MoMA: Multimodal LLM Adapter for Fast Personalized Image Generation

Authors: Kunpeng Song, Yizhe Zhu, Bingchen Liu, Qing Yan, Ahmed Elgammal, Xiao Yang

What

This paper introduces MoMA, an open-vocabulary and training-free personalized image generation model that excels in producing high-fidelity images with preserved object identity while adhering to text prompts.

Why

This paper addresses the limitations of existing personalized image generation methods that require extensive tuning, are confined to specific domains, or lack detail fidelity. MoMA offers a more efficient and versatile approach to personalization by leveraging the power of MLLMs, making it more accessible and applicable to a wider range of image generation tasks.

How

MoMA employs a multi-modal LLM adapter with fine-grained feature transfer. It utilizes a generative multi-modal decoder to extract and modify image features from a reference image based on the target text prompt.

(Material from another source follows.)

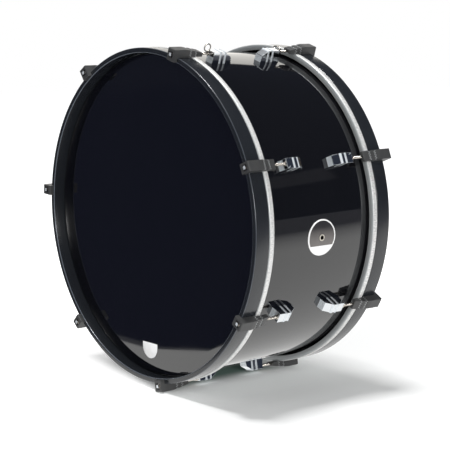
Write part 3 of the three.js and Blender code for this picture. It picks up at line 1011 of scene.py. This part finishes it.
# The carrying eyes: nickel-plated rings brazed to short collars on the second station's rods, for
# the hooks of a sling. The front one stands up, the rear one has fallen to the far side.
eye_station = 1
eye_ring = 7.7
eye_wire = 1.3
eye_collar = 4.8
eye_collar_length = 6.5
eye_from_lug = 0.75
eye_bore = rod_thread + gap
eye_collar_start = lug_outer + nut_proud + gap
eye_collar_end = eye_collar_start + eye_collar_length
eye_middle = lug_outer + eye_from_lug + eye_wire + eye_ring
eye_offset = eye_bore + eye_wire + eye_ring
eye_leans = {"front": 0, "rear": math.radians(-75)}
ring_steps = 56
wire_steps = 16
ring_points = [
    (eye_wire * math.sin(b),
     eye_middle + (eye_ring + eye_wire * math.cos(b)) * math.cos(a),
     eye_offset + (eye_ring + eye_wire * math.cos(b)) * math.sin(a))
    for a in angles_round(ring_steps) for b in angles_round(wire_steps)
]
eye_mesh = together(
    "carrying_eye",
    mesh_from("eye_ring", ring_points, grid_faces(ring_steps, wire_steps), 80),
    turned("eye_collar", outline(
        (eye_bore, eye_collar_start, 0.3), (eye_collar, eye_collar_start, 0.6),
        (eye_collar, eye_collar_end, 0.6), (eye_bore, eye_collar_end, 0.3)), nut_segments),
)
smoothed(eye_mesh, 50)
for end_name, end in ends:
    leaning = on_rod_axis(eye_mesh.copy(), eye_leans[end_name])
    leaning.name = f"{end_name}_eye"
    eye = piece(f"sling_eye_{end_name}", leaning, f"{end_name}_eye", nickel)
    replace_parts(at_station(eye, eye_station, end), f"{end_name}_carrying_eye")

# The studio: a white sheet under the drum, with dark to its front and right that the lacquer
# mirrors, white walls at the left, a pale wall in front, and softboxes overhead and in front. The
# floor adds a light that only the camera sees, which thins and trims the shadow on the sheet.
dark_wall = (0.028, 0.033, 0.047, 1)
dark_floor = (0.036, 0.041, 0.068, 1)
white_sheet = (1.05, 1.05, 1.04, 1)
sheet_front = -0.345
sheet_bulge = 0.11
sheet_edge = 0.004
sheet_fold = 0.03
sheet_fold_light = 0.13
sheet_bright_to = 1.0
sheet_dark_from = 2.1
floor_reach = 9


def grey(level):
    """A grey of this much linear light."""
    return level, level, level, 1


def rays(finish):
    """Whether a ray comes from the camera, and whether from a mirror or through a glass."""
    path = finish.node("ShaderNodeLightPath", output="Is Camera Ray")
    return path, path.out("Is Glossy Ray").maths("MAXIMUM", path.out("Is Transmission Ray"))


ground = Finish("studio_floor", Roughness=0.9, Specular_IOR_Level=0)
ground_x, ground_y, _ = ground.node("ShaderNodeNewGeometry", output="Position").axes()
distance = (ground_x * ground_x + ground_y * ground_y) ** 0.5
to_camera, mirrored = rays(ground)
sheet_light = (sheet_dark_from - ground_x).between(0, sheet_dark_from - sheet_bright_to, "LINEAR")
past_front = ground_y - (sheet_front - sheet_bulge * ground_x.between(-0.3, -0.12))
fold = sheet_fold_light * past_front.between(-sheet_fold - sheet_edge, sheet_edge - sheet_fold)
on_sheet = fold.maths("MAXIMUM", past_front.between(-sheet_edge, sheet_edge) * sheet_light)
off_axis = abs(ground_x).maths("MAXIMUM", abs(ground_y) - 0.09)
# Painted shadow: to the camera, the floor right under the drum is coloured a dark green-grey, as
# the shadow where the drum meets the floor.
seen_colour_with_painted_shadow = ground.mix(off_axis.between(0.01, 0.07), (0.22, 0.32, 0.28, 1), grey(0.86))
before_shadow = -0.145 - 0.2 * ground_x - ground_y
front_left = before_shadow.between(0, 0.045) * (0.08 - ground_x).between(0, 0.1)
seen = grey(0)
for place, light in (
    (off_axis.between(0.02, 0.11), (0.202, 0.214, 0.21, 1)),
    (off_axis.between(0.1, 0.26), (0.068, 0.075, 0.073, 1)),
    ((0 - ground_x).between(0.12, 0.34), grey(0.5)),
    ((0 - ground_x).between(0.29, 0.33), grey(0.75)),
    (front_left, grey(0.75)),
    (distance.between(0.6, 1.6), grey(0.7)),
):
    seen = ground.mix(place, seen, light)
mirror_image = ground.mix(on_sheet, dark_floor, white_sheet)
ground.set(
    Base_Color=ground.mix(to_camera, ground.mix(mirrored, grey(0.9), grey(0)), seen_colour_with_painted_shadow),
    Emission_Color=ground.mix(to_camera, ground.mix(mirrored, grey(0), mirror_image), seen),
    Emission_Strength=1,
)

floor_mesh = bpy.data.meshes.new("studio_floor")
floor_corners = [(sx * floor_reach, sy * floor_reach, cad_low.z) for sx, sy in square_corners]
floor_mesh.from_pydata(floor_corners, [], [(0, 1, 2, 3)])
placed("studio_floor", dressed(floor_mesh, ground))


def softbox(name, place, size, power):
    """A square area lamp at a place, turned to light the drum. The camera doesn't see it."""
    lamp = bpy.data.lights.new(name, "AREA")
    lamp.shape, lamp.size, lamp.energy = "SQUARE", size, power
    made = placed(name, lamp)
    towards_drum = (-Vector(place)).to_track_quat("-Z", "Y").to_matrix().to_4x4()
    made.matrix_world = Matrix.Translation(place) @ towards_drum
    made.visible_camera = False


softbox("overhead_softbox", (0.02, -0.3, 4), 0.75, 135)
softbox("front_softbox", (2.9, -1.1, 0.5), 0.6, 30)

world = bpy.context.scene.world or bpy.data.worlds.new("studio")
bpy.context.scene.world = world
world.use_nodes = True


class Surroundings(Finish):
    """The studio's walls, which the drum mirrors and the camera sees as white."""

    def __init__(self, tree):
        self.tree = tree
        self.shader = tree.nodes["Background"]


walls = Surroundings(world.node_tree)
way_x, way_y, way_z = walls.node("ShaderNodeTexCoord", output="Generated").axes()
bearing_way = way_y.maths("ARCTAN2", way_x) * math.degrees(1)
height_way = way_z.maths("ARCSINE") * math.degrees(1)


def within(way, low, high, soft):
    """1 between two values and 0 outside, with soft ends."""
    return way.between(low - soft, low + soft) * (1 - way.between(high - soft, high + soft))


def patch(left, right, low, high, soft=0.6):
    """A patch of the surroundings between two bearings and two heights, in degrees."""
    return within(bearing_way, left, right, soft) * within(height_way, low, high, soft)


backdrop_light = 1.3 + 0.25 * height_way.between(11, 28, "LINEAR")
backdrop = walls.node(
    "ShaderNodeVectorMath", {"operation": "SCALE"},
    {0: (1, 0.975, 0.925), "Scale": backdrop_light})
studio = dark_wall
for place, light in (
    (patch(-165, -115, -30, 10, 5), (0.045, 0.051, 0.078, 1)),
    (patch(36, 50, 15.5, 22), (0.09, 0.095, 0.11, 1)),
    (patch(75, 100, 5, 20, 3), (0.15, 0.125, 0.1, 1)),
    (patch(-95, -5, -10, 16, 4), grey(0.9)),
    (patch(125, 155, -20, 31.6), backdrop),
    (patch(155, 185, -20, 40, 3), grey(1)),
    (patch(-185, -168, -20, 40, 3), grey(1)),
    (height_way.between(58, 66), grey(1.1)),
):
    studio = walls.mix(place, studio, light)
wall_to_camera, wall_mirrored = rays(walls)
plain = walls.mix(patch(-110, 20, -30, 60, 10), grey(0.3), grey(0.95))
walls.set(
    Color=walls.mix(wall_to_camera, walls.mix(wall_mirrored, plain, studio), grey(1)),
    Strength=1,
)

camera_place = Vector((2.42753, -2.01051, 0.42920))
camera_back = Vector((0.756687, -0.637409, 0.145379))
camera_right = Vector((0.644253, 0.764812, 0))
photo_side = 450
focal_pixels = 1495.5
camera_data = bpy.data.cameras.new("camera")
camera_data.sensor_width = 36
camera_data.lens = focal_pixels / photo_side * camera_data.sensor_width
camera = placed("camera", camera_data)
camera_up = camera_back.cross(camera_right)
camera.matrix_world = Matrix.Translation(camera_place) @ Matrix(
    (camera_right, camera_up, camera_back)).transposed().to_4x4()
bpy.context.scene.camera = camera
bpy.context.scene.view_settings.view_transform = "Standard"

It also extracts object features from a white-background version of the reference image using the UNet’s self-attention layers. These features are then injected into a pre-trained UNet during image generation. The model is pre-trained in two stages: first, the multi-modal decoder is trained to generate contextualized image embeddings, and then the decoupled attention modules in the UNet are optimized.

Result

MoMA demonstrates superior detail accuracy and faithfulness to the target object across varied backgrounds in recontextualization tasks. For texture modification, it effectively alters the texture while preserving other visual features. Notably, it achieves this without per-instance tuning, making it efficient and readily applicable. Experiments show MoMA outperforms existing tuning-free methods both qualitatively and quantitatively in terms of detail fidelity, identity preservation, and prompt adherence. It also demonstrates generalizability by successfully integrating with various community-trained diffusion models.

LF

The paper acknowledges limitations in generating images with rare subjects or those containing text, where details might be lost. Future work could explore techniques to improve the model’s ability to handle such cases. Additionally, the paper highlights the potential misuse of the model for creating deceptive content and suggests careful consideration and implementation of safeguards before widespread deployment.

Abstract

In this paper, we present MoMA: an open-vocabulary, training-free personalized image model that boasts flexible zero-shot capabilities. As foundational text-to-image models rapidly evolve, the demand for robust image-to-image translation grows. Addressing this need, MoMA specializes in subject-driven personalized image generation. Utilizing an open-source, Multimodal Large Language Model (MLLM), we train MoMA to serve a dual role as both a feature extractor and a generator. This approach effectively synergizes reference image and text prompt information to produce valuable image features, facilitating an image diffusion model. To better leverage the generated features, we further introduce a novel self-attention shortcut method that efficiently transfers image features to an image diffusion model, improving the resemblance of the target object in generated images. Remarkably, as a tuning-free plug-and-play module, our model requires only a single reference image and outperforms existing methods in generating images with high detail fidelity, enhanced identity-preservation and prompt faithfulness. Our work is open-source, thereby providing universal access to these advancements.